● **Requirements**: Which lines contain the string "context"? Please list every one of them.

● **Source excerpt**:
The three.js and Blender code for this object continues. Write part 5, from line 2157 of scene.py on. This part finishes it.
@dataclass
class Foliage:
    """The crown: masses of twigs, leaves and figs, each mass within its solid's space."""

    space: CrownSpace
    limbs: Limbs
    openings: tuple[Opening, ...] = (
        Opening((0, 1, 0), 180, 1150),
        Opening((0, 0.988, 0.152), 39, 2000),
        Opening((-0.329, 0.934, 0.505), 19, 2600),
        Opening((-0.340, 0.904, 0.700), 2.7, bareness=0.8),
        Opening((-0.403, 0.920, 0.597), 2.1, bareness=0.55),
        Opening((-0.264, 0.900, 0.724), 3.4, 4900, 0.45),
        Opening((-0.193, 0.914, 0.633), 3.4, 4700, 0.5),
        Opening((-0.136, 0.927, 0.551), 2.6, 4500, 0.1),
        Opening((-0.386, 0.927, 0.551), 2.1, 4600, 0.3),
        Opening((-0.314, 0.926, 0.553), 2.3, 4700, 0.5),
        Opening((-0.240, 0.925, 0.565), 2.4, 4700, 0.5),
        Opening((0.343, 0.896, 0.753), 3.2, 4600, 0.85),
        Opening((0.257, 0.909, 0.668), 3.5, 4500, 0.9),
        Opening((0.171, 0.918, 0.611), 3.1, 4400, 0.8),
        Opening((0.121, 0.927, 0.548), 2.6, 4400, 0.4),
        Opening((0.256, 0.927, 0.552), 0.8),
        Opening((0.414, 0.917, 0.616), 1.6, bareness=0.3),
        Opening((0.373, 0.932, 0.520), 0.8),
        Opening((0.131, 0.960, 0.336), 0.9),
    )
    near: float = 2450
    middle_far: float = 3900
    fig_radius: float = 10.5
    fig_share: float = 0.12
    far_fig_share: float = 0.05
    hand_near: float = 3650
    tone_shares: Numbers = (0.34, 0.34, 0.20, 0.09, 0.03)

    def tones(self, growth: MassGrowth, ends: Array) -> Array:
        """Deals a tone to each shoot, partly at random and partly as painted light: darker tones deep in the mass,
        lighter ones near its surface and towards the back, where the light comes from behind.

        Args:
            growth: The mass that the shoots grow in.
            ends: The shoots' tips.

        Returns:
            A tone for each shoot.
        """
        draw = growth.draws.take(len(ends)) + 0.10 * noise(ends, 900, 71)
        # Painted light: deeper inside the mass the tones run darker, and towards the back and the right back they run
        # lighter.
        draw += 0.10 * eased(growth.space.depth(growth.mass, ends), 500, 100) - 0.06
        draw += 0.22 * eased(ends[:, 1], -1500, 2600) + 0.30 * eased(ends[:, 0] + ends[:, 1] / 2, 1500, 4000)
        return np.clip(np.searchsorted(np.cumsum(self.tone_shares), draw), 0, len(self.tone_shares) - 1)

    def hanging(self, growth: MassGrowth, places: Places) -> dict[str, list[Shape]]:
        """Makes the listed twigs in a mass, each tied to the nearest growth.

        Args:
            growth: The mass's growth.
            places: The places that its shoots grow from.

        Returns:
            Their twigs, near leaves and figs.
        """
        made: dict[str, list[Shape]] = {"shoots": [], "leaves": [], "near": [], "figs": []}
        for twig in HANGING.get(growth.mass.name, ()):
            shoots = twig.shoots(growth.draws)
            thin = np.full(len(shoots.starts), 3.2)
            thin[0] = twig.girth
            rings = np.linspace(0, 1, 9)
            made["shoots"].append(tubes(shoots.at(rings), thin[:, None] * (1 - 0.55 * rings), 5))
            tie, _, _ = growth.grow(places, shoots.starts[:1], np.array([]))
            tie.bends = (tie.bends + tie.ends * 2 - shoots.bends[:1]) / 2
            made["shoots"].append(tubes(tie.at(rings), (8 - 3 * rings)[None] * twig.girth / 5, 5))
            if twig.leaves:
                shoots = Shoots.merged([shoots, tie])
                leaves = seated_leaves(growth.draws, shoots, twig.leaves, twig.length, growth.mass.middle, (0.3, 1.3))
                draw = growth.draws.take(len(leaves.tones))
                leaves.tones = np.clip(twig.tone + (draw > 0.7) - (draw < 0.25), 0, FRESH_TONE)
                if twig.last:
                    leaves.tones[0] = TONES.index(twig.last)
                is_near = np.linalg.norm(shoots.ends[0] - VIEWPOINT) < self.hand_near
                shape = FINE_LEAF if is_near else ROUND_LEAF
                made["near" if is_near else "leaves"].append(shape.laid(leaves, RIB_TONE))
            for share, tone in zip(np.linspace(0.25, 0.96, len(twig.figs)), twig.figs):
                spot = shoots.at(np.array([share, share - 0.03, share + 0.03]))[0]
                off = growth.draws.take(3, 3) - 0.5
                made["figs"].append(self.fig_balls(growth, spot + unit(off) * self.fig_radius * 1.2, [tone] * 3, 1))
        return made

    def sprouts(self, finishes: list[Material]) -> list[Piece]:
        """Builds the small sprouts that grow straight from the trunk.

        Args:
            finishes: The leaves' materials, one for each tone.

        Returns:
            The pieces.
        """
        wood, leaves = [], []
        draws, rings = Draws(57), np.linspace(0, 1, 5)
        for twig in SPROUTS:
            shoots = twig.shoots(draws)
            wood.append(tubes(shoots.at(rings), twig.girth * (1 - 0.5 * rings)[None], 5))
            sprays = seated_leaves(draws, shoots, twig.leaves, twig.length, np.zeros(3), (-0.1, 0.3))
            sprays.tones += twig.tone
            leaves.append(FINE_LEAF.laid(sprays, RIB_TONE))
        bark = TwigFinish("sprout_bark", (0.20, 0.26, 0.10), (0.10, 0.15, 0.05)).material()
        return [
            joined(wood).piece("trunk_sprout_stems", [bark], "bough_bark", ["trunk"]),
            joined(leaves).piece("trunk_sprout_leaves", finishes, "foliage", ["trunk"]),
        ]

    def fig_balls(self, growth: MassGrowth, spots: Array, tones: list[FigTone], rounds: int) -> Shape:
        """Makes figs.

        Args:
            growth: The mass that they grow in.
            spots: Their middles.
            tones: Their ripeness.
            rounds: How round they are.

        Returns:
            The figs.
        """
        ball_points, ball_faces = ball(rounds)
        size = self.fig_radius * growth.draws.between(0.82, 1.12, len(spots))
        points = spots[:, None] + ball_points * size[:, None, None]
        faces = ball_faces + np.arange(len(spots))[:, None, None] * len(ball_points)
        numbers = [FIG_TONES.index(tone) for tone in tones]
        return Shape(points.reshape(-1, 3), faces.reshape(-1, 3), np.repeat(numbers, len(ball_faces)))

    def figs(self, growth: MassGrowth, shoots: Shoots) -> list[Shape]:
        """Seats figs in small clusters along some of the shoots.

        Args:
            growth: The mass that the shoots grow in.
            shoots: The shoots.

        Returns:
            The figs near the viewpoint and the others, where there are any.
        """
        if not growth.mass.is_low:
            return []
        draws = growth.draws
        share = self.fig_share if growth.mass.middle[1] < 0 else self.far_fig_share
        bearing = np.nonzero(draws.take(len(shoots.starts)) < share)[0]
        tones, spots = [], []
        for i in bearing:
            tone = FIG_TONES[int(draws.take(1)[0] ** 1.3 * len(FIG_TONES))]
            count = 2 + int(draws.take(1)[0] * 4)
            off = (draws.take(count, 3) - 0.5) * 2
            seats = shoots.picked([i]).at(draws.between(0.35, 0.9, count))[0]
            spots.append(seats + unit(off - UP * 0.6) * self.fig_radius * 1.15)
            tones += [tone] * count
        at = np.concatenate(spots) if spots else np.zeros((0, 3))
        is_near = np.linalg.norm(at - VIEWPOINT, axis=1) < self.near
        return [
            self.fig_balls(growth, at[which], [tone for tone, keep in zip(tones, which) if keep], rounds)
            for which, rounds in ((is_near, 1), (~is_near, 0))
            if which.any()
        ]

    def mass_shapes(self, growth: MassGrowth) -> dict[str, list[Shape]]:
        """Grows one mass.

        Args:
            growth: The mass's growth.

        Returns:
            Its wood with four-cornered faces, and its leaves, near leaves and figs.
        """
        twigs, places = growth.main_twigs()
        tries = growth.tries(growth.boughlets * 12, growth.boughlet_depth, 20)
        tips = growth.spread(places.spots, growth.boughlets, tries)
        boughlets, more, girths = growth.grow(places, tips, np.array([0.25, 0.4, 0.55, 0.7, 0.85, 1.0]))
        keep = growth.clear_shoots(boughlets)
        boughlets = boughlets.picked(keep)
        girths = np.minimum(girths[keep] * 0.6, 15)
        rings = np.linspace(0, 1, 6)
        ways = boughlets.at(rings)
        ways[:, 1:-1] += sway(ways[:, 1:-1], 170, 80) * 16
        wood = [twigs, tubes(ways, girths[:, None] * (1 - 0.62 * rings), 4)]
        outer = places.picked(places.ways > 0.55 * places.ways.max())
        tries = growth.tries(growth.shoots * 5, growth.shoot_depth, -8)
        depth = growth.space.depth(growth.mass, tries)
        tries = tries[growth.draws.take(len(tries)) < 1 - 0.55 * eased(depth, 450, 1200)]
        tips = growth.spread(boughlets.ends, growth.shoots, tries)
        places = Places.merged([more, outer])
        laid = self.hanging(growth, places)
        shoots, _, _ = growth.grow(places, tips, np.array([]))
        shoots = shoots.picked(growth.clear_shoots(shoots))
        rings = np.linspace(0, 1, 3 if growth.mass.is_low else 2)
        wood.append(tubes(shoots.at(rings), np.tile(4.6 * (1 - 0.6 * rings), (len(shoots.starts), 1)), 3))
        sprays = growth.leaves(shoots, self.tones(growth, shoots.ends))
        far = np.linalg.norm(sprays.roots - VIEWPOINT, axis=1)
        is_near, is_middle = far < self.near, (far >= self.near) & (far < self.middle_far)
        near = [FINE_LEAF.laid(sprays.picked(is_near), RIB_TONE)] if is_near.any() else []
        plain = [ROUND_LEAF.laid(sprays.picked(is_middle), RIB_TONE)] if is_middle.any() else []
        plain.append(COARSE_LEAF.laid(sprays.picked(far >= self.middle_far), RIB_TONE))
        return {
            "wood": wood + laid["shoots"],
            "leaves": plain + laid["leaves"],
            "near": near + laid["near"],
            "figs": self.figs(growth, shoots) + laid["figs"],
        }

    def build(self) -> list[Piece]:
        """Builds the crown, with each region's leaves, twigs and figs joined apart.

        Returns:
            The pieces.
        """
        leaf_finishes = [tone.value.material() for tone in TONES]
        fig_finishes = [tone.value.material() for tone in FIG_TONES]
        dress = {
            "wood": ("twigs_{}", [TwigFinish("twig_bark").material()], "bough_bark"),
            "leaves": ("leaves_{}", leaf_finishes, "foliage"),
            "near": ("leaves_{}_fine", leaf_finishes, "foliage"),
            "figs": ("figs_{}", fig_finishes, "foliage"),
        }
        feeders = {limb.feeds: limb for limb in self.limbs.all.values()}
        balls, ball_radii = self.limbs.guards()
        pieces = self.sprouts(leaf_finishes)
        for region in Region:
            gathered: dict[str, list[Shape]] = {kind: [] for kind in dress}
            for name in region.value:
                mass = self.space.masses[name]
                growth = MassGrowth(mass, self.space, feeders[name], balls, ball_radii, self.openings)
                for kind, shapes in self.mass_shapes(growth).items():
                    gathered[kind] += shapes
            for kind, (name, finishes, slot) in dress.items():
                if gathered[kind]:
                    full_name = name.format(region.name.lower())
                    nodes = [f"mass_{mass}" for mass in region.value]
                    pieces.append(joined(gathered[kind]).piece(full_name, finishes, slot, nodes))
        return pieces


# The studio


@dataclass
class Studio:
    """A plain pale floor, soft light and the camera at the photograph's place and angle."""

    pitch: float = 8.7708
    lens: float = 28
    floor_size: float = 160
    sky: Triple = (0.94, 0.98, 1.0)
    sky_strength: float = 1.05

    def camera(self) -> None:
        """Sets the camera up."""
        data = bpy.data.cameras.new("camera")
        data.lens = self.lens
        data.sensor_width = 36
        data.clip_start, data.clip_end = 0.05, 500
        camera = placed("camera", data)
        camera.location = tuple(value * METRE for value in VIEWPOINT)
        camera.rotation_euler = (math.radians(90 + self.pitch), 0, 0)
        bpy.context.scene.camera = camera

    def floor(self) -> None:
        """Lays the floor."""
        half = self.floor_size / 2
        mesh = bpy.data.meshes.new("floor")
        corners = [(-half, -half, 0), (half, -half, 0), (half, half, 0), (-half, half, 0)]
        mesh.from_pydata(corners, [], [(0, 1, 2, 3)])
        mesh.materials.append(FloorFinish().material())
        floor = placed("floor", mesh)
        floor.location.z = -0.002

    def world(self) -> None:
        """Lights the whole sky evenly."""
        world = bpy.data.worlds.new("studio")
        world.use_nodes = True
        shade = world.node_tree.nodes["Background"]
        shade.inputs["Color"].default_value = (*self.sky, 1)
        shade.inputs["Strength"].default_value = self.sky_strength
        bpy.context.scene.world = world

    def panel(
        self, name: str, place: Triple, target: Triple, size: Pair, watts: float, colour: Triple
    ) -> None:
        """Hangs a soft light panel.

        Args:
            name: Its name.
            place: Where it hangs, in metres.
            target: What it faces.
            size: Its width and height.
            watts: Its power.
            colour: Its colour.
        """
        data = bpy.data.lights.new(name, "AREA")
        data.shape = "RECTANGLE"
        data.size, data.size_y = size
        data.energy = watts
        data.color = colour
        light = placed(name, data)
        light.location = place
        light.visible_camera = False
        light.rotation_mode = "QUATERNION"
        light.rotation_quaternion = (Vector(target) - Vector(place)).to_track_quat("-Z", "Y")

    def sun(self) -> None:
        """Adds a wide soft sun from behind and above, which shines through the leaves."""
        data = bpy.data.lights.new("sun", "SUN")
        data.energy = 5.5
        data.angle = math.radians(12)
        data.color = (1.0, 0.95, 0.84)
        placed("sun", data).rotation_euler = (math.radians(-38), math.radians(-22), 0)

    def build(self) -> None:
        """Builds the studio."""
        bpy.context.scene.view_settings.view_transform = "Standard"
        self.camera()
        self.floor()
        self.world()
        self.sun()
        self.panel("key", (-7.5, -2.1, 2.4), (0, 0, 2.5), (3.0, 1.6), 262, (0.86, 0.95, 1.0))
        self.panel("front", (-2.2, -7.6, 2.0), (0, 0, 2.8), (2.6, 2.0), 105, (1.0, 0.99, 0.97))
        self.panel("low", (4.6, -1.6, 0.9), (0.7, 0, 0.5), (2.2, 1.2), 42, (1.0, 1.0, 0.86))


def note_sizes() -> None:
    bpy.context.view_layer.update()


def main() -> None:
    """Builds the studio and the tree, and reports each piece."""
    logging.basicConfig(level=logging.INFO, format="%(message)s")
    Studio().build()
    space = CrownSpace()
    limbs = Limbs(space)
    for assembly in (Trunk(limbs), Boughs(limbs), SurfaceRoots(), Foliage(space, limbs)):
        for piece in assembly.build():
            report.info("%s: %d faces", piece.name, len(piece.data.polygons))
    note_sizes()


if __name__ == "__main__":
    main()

● **Response to the exercise**:
        bpy.context.scene.camera = camera
        bpy.context.scene.world = world
        bpy.context.scene.view_settings.view_transform = "Standard"
    bpy.context.view_layer.update()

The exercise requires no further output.